Yes, but probably not as cheaply as many people expect. This is the honest conversation we have with a lot of first-time travellers.
A safari isn't like backpacking through Southeast Asia or Europe, where cheaper transport and beds slash your costs. In Tanzania, some of the biggest expenses are simply part of entering protected wildlife areas. You can absolutely experience Tanzania on a sensible budget, but there's a realistic minimum below which the quality, and sometimes even the safety, starts to suffer. Our advice is always to aim for good value, not the lowest possible price.
Where the Floor Is
Some Costs Don't Shrink
Some safari costs are fixed: park, vehicle fees, guides, fuel, and taxes. They stay the same whether you camp or stay in a luxury tented lodge.
Some safari costs are largely fixed, regardless of your budget:
- National park, conservation and vehicle entry fees
- A professional driver-guide
- Fuel and vehicle maintenance
- Government taxes
Whether you're in a luxury tented camp or a simple campsite, those costs stay much the same. That's why Tanzania has a practical budget floor that doesn't exist with many other kinds of travel. The biggest savings come from reducing accommodation costs and sharing vehicle expenses, not from eliminating the core costs of running a safari. Our cost guide explains where the money goes.
Budget vs Cheap
One Saves, One Removes
Budget and cheap aren't the same. A budget safari makes smart choices to keep quality high; a cheap safari usually has essential things removed.

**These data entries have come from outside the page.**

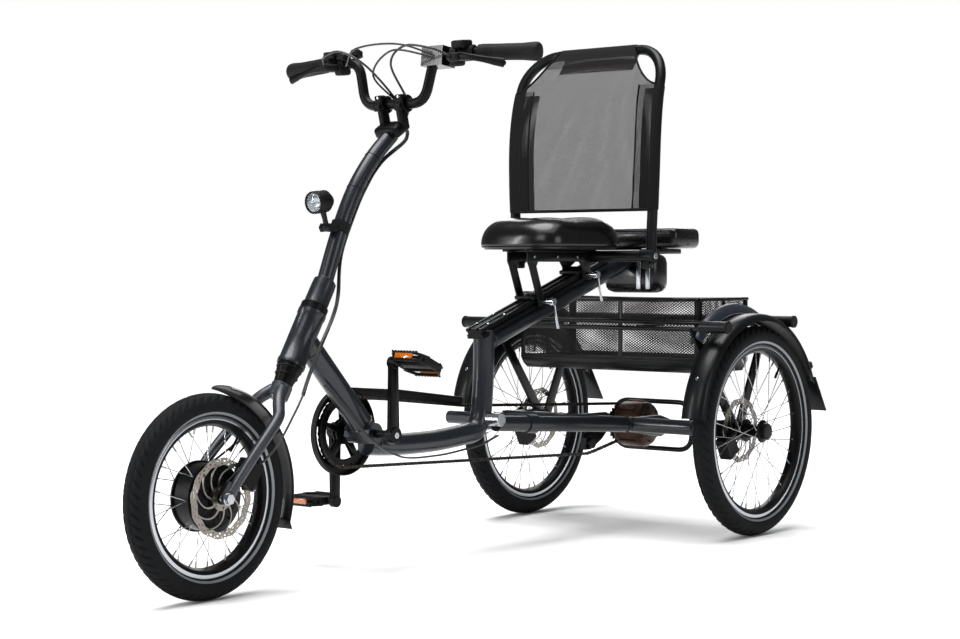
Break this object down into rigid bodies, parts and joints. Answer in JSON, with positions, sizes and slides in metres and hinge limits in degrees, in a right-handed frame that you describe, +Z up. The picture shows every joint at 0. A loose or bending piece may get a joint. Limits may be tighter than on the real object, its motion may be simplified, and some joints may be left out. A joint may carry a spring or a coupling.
{
  "type": "adult tricycle",
  "caption": "Three-wheeled adult cycle with a low frame, front hub motor, sliding saddle with a mesh backrest, and a basket between the rear wheels.",
  "frame": {"origin": "on the ground, under the middle of the bounding box", "axes": "+X forward, +Y to the rider's left, +Z up"},
  "size_m": [1.9759, 0.796, 1.1836],
  "materials": {
    "frame_paint": "gloss metallic anthracite powder coat",
    "fork_paint": "satin metallic grey paint",
    "cover_gloss": "gloss blue-grey moulded plastic",
    "black_paint": "satin black powder coat",
    "black_aluminium": "black anodised aluminium",
    "bright_aluminium": "machined aluminium",
    "rotor_steel": "ground stainless steel",
    "drive_steel": "oiled brown steel",
    "chain_steel": "dark oiled steel",
    "tyre_rubber": "matt black tyre rubber",
    "grip_rubber": "soft textured rubber",
    "cable_sheath": "smooth black cable sheath",
    "plastic_black": "fine-grained black moulding",
    "gloss_black": "gloss black housing",
    "saddle_vinyl": "smooth black synthetic leather",
    "mesh_fabric": "open black-grey woven mesh",
    "lamp_glass": "clear lens"
  },
  "bodies": {
    "frame": {"main_frame": "frame_paint", "seat_rail": "black_aluminium", "rear_frame": "frame_paint", "rear_carrier": "black_paint", "drive_guard_hoop": "black_paint", "rear_mudguard_left": "black_paint", "rear_mudguard_right": "black_paint", "wheel_cover_left": "cover_gloss", "wheel_cover_right": "cover_gloss", "basket": "plastic_black", "chain": "chain_steel", "chain_guard": "plastic_black", "chain_tensioner": "black_aluminium", "headset_lower": "black_aluminium", "frame_cables": "cable_sheath", "rear_caliper_left": "black_aluminium", "rear_caliper_right": "black_aluminium", "battery_dock": "plastic_black"},
    "steering": {"fork": "fork_paint", "steering_column": "frame_paint", "handlebar": "black_aluminium", "stem_clamp": "black_aluminium", "grip_left": "grip_rubber", "grip_right": "grip_rubber", "control_pod_left": "plastic_black", "control_pod_right": "plastic_black", "display": "gloss_black", "control_cables": "cable_sheath", "headlight_bracket": "plastic_black", "front_mudguard": "black_paint", "front_caliper": "black_aluminium"},
    "headlight": {"headlight": "plastic_black", "headlight_lens": "lamp_glass"},
    "front_wheel": {"front_tyre": "tyre_rubber", "front_rim": "bright_aluminium", "front_motor_hub": "black_aluminium", "front_rotor": "rotor_steel"},
    "rear_wheel_left": {"rear_tyre_left": "tyre_rubber", "rear_rim_left": "bright_aluminium", "rear_hub_left": "black_aluminium", "rear_rotor_left": "rotor_steel"},
    "rear_wheel_right": {"rear_tyre_right": "tyre_rubber", "rear_rim_right": "bright_aluminium", "rear_hub_right": "black_aluminium", "rear_rotor_right": "rotor_steel"},
    "crankset": {"crank_left": "black_aluminium", "crank_right": "black_aluminium", "chainring": "black_aluminium"},
    "pedal_left": {"pedal_left": "plastic_black"},
    "pedal_right": {"pedal_right": "plastic_black"},
    "differential": {"differential": "drive_steel"},
    "brake_lever_left": {"brake_lever_left": "black_aluminium"},
    "brake_lever_right": {"brake_lever_right": "black_aluminium"},
    "seat": {"seat_bracket": "black_paint", "saddle": "saddle_vinyl"},
    "backrest": {"backrest_frame": "black_paint", "backrest_panel": "mesh_fabric"},
    "seat_lever_front": {"seat_lever_front": "bright_aluminium"},
    "seat_lever_rear": {"seat_lever_rear": "bright_aluminium"},
    "battery": {"battery": "gloss_black"}
  },
  "joints": [
    {"name": "steering_turn", "type": "hinge", "parent": "frame", "child": "steering", "pos_m": [0.593, 0, 0.378], "axis": [-0.5168, 0, 0.8561], "range_deg": [-40, 40]},
    {"name": "headlight_tilt", "type": "hinge", "parent": "steering", "child": "headlight", "pos_m": [0.4425, 0, 0.731], "axis": [0, 1, 0], "range_deg": [-15, 15]},
    {"name": "front_wheel_spin", "type": "hinge", "parent": "steering", "child": "front_wheel", "pos_m": [0.7855, 0, 0.2025], "axis": [0, 1, 0], "continuous": true},
    {"name": "rear_wheel_left_spin", "type": "hinge", "parent": "frame", "child": "rear_wheel_left", "pos_m": [-0.6885, 0.345, 0.253], "axis": [0, 1, 0], "continuous": true},
    {"name": "rear_wheel_right_spin", "type": "hinge", "parent": "frame", "child": "rear_wheel_right", "pos_m": [-0.6885, -0.345, 0.253], "axis": [0, 1, 0], "continuous": true},
    {"name": "crank_spin", "type": "hinge", "parent": "frame", "child": "crankset", "pos_m": [0.3305, 0, 0.297], "axis": [0, 1, 0], "continuous": true},
    {"name": "pedal_left_spin", "type": "hinge", "parent": "crankset", "child": "pedal_left", "pos_m": [0.3305, 0.15, 0.449], "axis": [0, 1, 0], "continuous": true},
    {"name": "pedal_right_spin", "type": "hinge", "parent": "crankset", "child": "pedal_right", "pos_m": [0.3305, -0.15, 0.145], "axis": [0, 1, 0], "continuous": true},
    {"name": "differential_spin", "type": "hinge", "parent": "frame", "child": "differential", "pos_m": [-0.6885, 0, 0.253], "axis": [0, 1, 0], "continuous": true},
    {"name": "brake_lever_left_pull", "type": "hinge", "parent": "steering", "child": "brake_lever_left", "pos_m": [0.2475, 0.1945, 1.089], "axis": [0, 0, 1], "range_deg": [0, 12], "stiffness_Nm_per_rad": 1.2},
    {"name": "brake_lever_right_pull", "type": "hinge", "parent": "steering", "child": "brake_lever_right", "pos_m": [0.2475, -0.1945, 1.089], "axis": [0, 0, -1], "range_deg": [0, 12], "stiffness_Nm_per_rad": 1.2},
    {"name": "seat_slide", "type": "slide", "parent": "frame", "child": "seat", "axis": [-0.9488, 0, 0.3159], "range_m": [-0.12, 0.05]},
    {"name": "backrest_tilt", "type": "hinge", "parent": "seat", "child": "backrest", "pos_m": [-0.4545, 0, 0.675], "axis": [0, 1, 0], "range_deg": [-12, 12]},
    {"name": "seat_lever_front_swing", "type": "hinge", "parent": "seat", "child": "seat_lever_front", "pos_m": [-0.2575, 0.06, 0.568], "axis": [0, 1, 0], "range_deg": [-110, 0]},
    {"name": "seat_lever_rear_swing", "type": "hinge", "parent": "seat", "child": "seat_lever_rear", "pos_m": [-0.4325, 0.06, 0.63], "axis": [0, 1, 0], "range_deg": [-110, 0]},
    {"name": "battery_slide", "type": "slide", "parent": "frame", "child": "battery", "axis": [0, 1, 0], "range_m": [0, 0.12]}
  ],
  "couplings": [
    {"joint": "differential_spin", "follows": "crank_spin", "ratio": 1.7273}
  ]
}
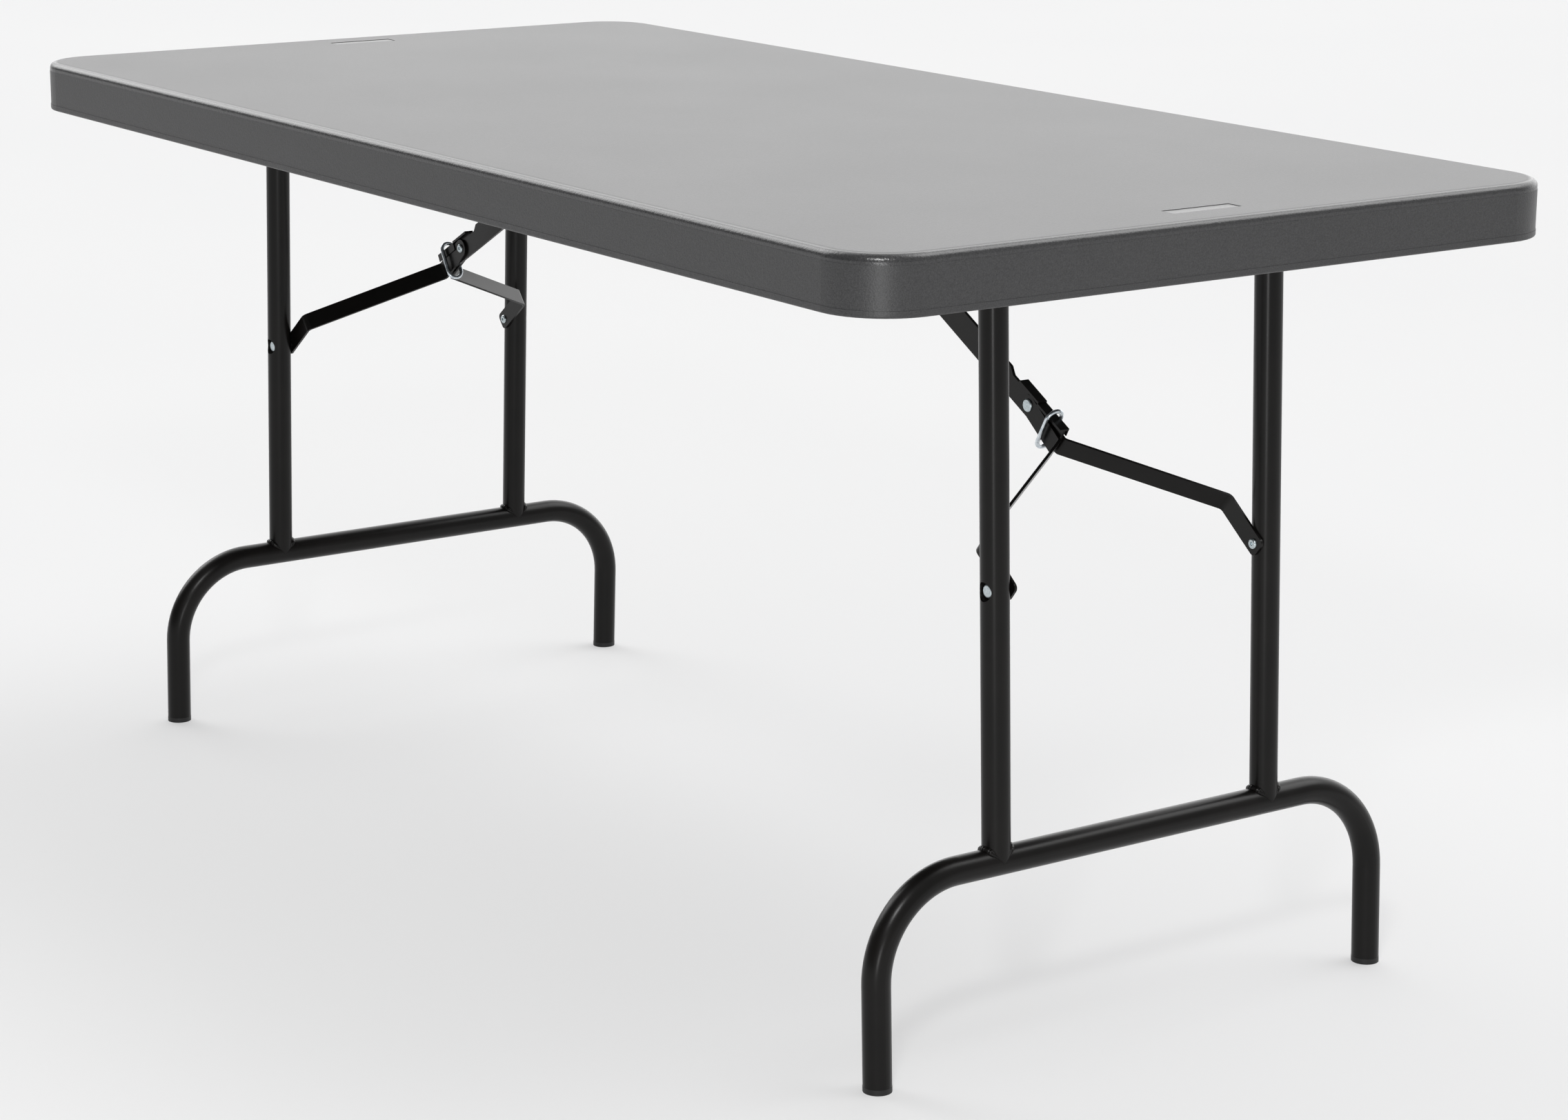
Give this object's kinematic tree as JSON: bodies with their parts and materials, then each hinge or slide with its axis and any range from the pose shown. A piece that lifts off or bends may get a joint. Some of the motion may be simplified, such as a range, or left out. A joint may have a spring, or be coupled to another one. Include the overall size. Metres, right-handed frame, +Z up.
{
  "type": "folding table",
  "caption": "Rectangular folding table with a hollow moulded plastic top and two folding tubular steel wishbone leg frames with ring-locked braces.",
  "frame": {"origin": "on the floor, under the middle of the top", "axes": "+X along the length of the top, +Y across its width, +Z up"},
  "size_m": [1.524, 0.762, 0.7366],
  "materials": {
    "charcoal_polyethylene": "fine grained blow-moulded high-density polyethylene",
    "black_powder_coat": "satin black powder coat on steel",
    "zinc_plated_steel": "blue-white zinc plate",
    "bright_zinc_wire": "bright zinc plate on drawn wire",
    "black_cap_plastic": "matt black moulded polyethylene",
    "black_nylon": "moulded black nylon"
  },
  "bodies": {
    "top": {"tabletop": "charcoal_polyethylene", "right_pivot_bushes": "black_nylon", "right_pivot_straps": "black_powder_coat", "right_pivot_screws": "zinc_plated_steel", "right_link_bracket": "black_powder_coat", "right_link_pin": "zinc_plated_steel", "right_bracket_screws": "zinc_plated_steel", "left_pivot_bushes": "black_nylon", "left_pivot_straps": "black_powder_coat", "left_pivot_screws": "zinc_plated_steel", "left_link_bracket": "black_powder_coat", "left_link_pin": "zinc_plated_steel", "left_bracket_screws": "zinc_plated_steel"},
    "right_legs": {"right_front_upright": "black_powder_coat", "right_back_upright": "black_powder_coat", "right_foot_tube": "black_powder_coat", "right_pivot_tube": "black_powder_coat", "right_pivot_plugs": "black_cap_plastic", "right_welds": "black_powder_coat", "right_foot_caps": "black_cap_plastic", "right_leg_rivets": "zinc_plated_steel"},
    "right_link": {"right_upper_link": "black_powder_coat", "right_knuckle_rivet": "zinc_plated_steel"},
    "right_arms": {"right_front_arm": "black_powder_coat", "right_back_arm": "black_powder_coat", "right_arm_rivets": "zinc_plated_steel"},
    "right_ring": {"right_lock_ring": "bright_zinc_wire"},
    "left_legs": {"left_front_upright": "black_powder_coat", "left_back_upright": "black_powder_coat", "left_foot_tube": "black_powder_coat", "left_pivot_tube": "black_powder_coat", "left_pivot_plugs": "black_cap_plastic", "left_welds": "black_powder_coat", "left_foot_caps": "black_cap_plastic", "left_leg_rivets": "zinc_plated_steel"},
    "left_link": {"left_upper_link": "black_powder_coat", "left_knuckle_rivet": "zinc_plated_steel"},
    "left_arms": {"left_front_arm": "black_powder_coat", "left_back_arm": "black_powder_coat", "left_arm_rivets": "zinc_plated_steel"},
    "left_ring": {"left_lock_ring": "bright_zinc_wire"}
  },
  "joints": [
    {"name": "right_leg_fold", "type": "hinge", "parent": "top", "child": "right_legs", "pos_m": [0.63, 0, 0.694], "axis": [0, 1, 0], "range_deg": [0, 92.3]},
    {"name": "right_link_swing", "type": "hinge", "parent": "top", "child": "right_link", "pos_m": [0.2035, 0, 0.694], "axis": [0, -1, 0], "range_deg": [0, 29]},
    {"name": "right_arm_fold", "type": "hinge", "parent": "right_link", "child": "right_arms", "pos_m": [0.4958, 0, 0.53198], "axis": [0, 1, 0], "range_deg": [0, 170.42]},
    {"name": "right_ring_slide", "type": "slide", "parent": "right_link", "child": "right_ring", "axis": [-0.8746, 0, 0.4848], "range_m": [0, 0.2031]},
    {"name": "left_leg_fold", "type": "hinge", "parent": "top", "child": "left_legs", "pos_m": [-0.63, 0, 0.694], "axis": [0, -1, 0], "range_deg": [0, 89.6]},
    {"name": "left_link_swing", "type": "hinge", "parent": "top", "child": "left_link", "pos_m": [-0.2035, 0, 0.694], "axis": [0, 1, 0], "range_deg": [0, 28.74]},
    {"name": "left_arm_fold", "type": "hinge", "parent": "left_link", "child": "left_arms", "pos_m": [-0.4958, 0, 0.53198], "axis": [0, -1, 0], "range_deg": [0, 166.59]},
    {"name": "left_ring_slide", "type": "slide", "parent": "left_link", "child": "left_ring", "axis": [0.8746, 0, 0.4848], "range_m": [0, 0.1972]}
  ],
  "couplings": [
    {"joint": "right_link_swing", "follows": "right_leg_fold", "ratio": 0.31419},
    {"joint": "right_arm_fold", "follows": "right_leg_fold", "ratio": 1.8464},
    {"joint": "right_ring_slide", "follows": "right_leg_fold", "m_per_rad": 0.12605},
    {"joint": "left_link_swing", "follows": "left_leg_fold", "ratio": 0.32071},
    {"joint": "left_arm_fold", "follows": "left_leg_fold", "ratio": 1.8593},
    {"joint": "left_ring_slide", "follows": "left_leg_fold", "m_per_rad": 0.12605}
  ]
}
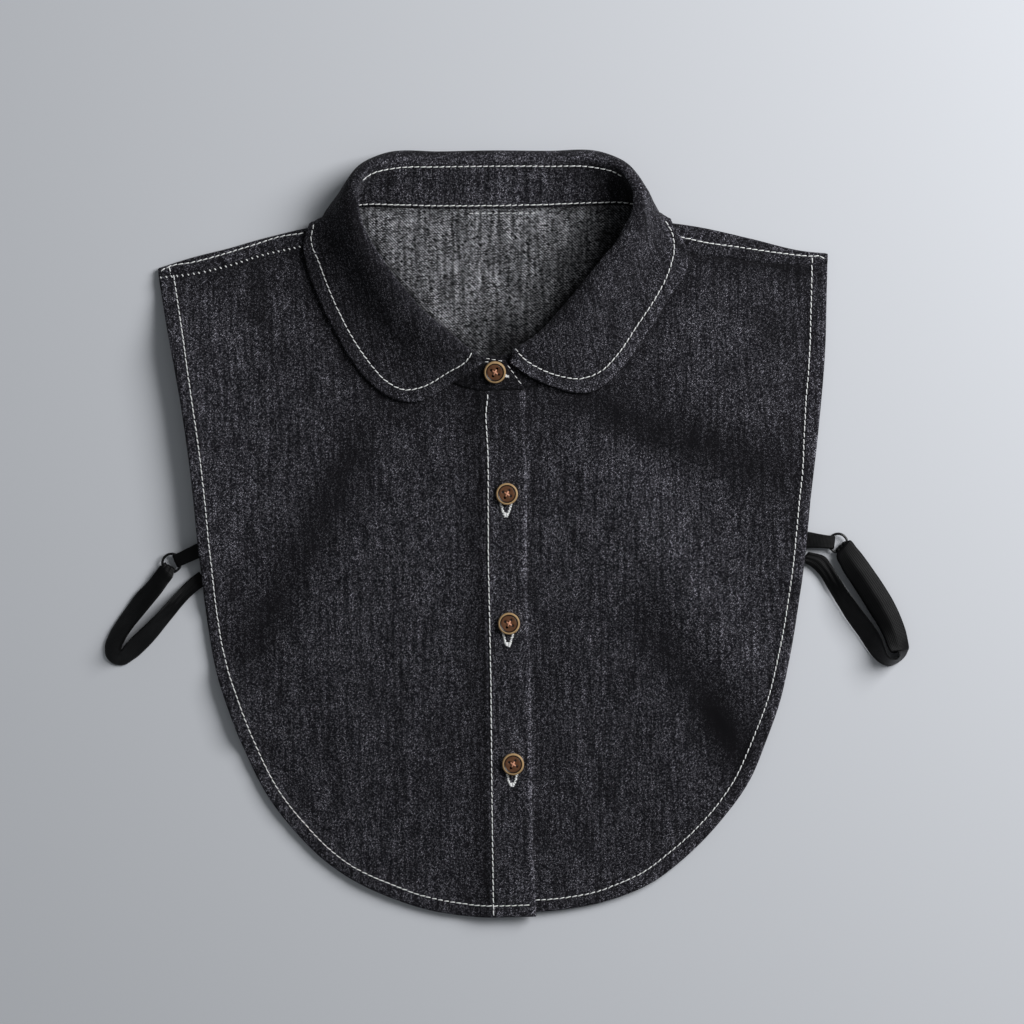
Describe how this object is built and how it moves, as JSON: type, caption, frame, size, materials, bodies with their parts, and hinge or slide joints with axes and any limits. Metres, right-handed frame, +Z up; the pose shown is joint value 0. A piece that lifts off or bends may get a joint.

These two words are not the same. A budget safari means making smart choices while keeping the quality of the experience high. A cheap safari often means something important has been removed, such as:
- Accommodation in poor locations
- Overcrowded or older, less-maintained vehicles
- Inexperienced or unlicensed operators
- Hidden costs that appear later
Budget done well means keeping the parts that matter most and saving where it doesn't reduce the overall experience. Our red-flags guide shows what a too-cheap quote often hides.
What Changes the Price
Where the Savings Are
The biggest budget levers are group size, lodging tier, season, trip length, and parks. Sharing a vehicle usually saves the most.
If you're lowering your budget, focus on the factors that genuinely make a difference:
- Group size, usually the biggest saver. Sharing a vehicle dramatically cuts the cost per person, and join-in departures are often the most affordable option for solo travellers and couples.
- Accommodation, camping and simple lodges cost far less than luxury tents, and the wildlife outside is exactly the same.
- Travel season, the shoulder or green season often brings lower rates with still-excellent viewing.
- Trip length, longer safaris can cost less per day as fixed costs spread across more days.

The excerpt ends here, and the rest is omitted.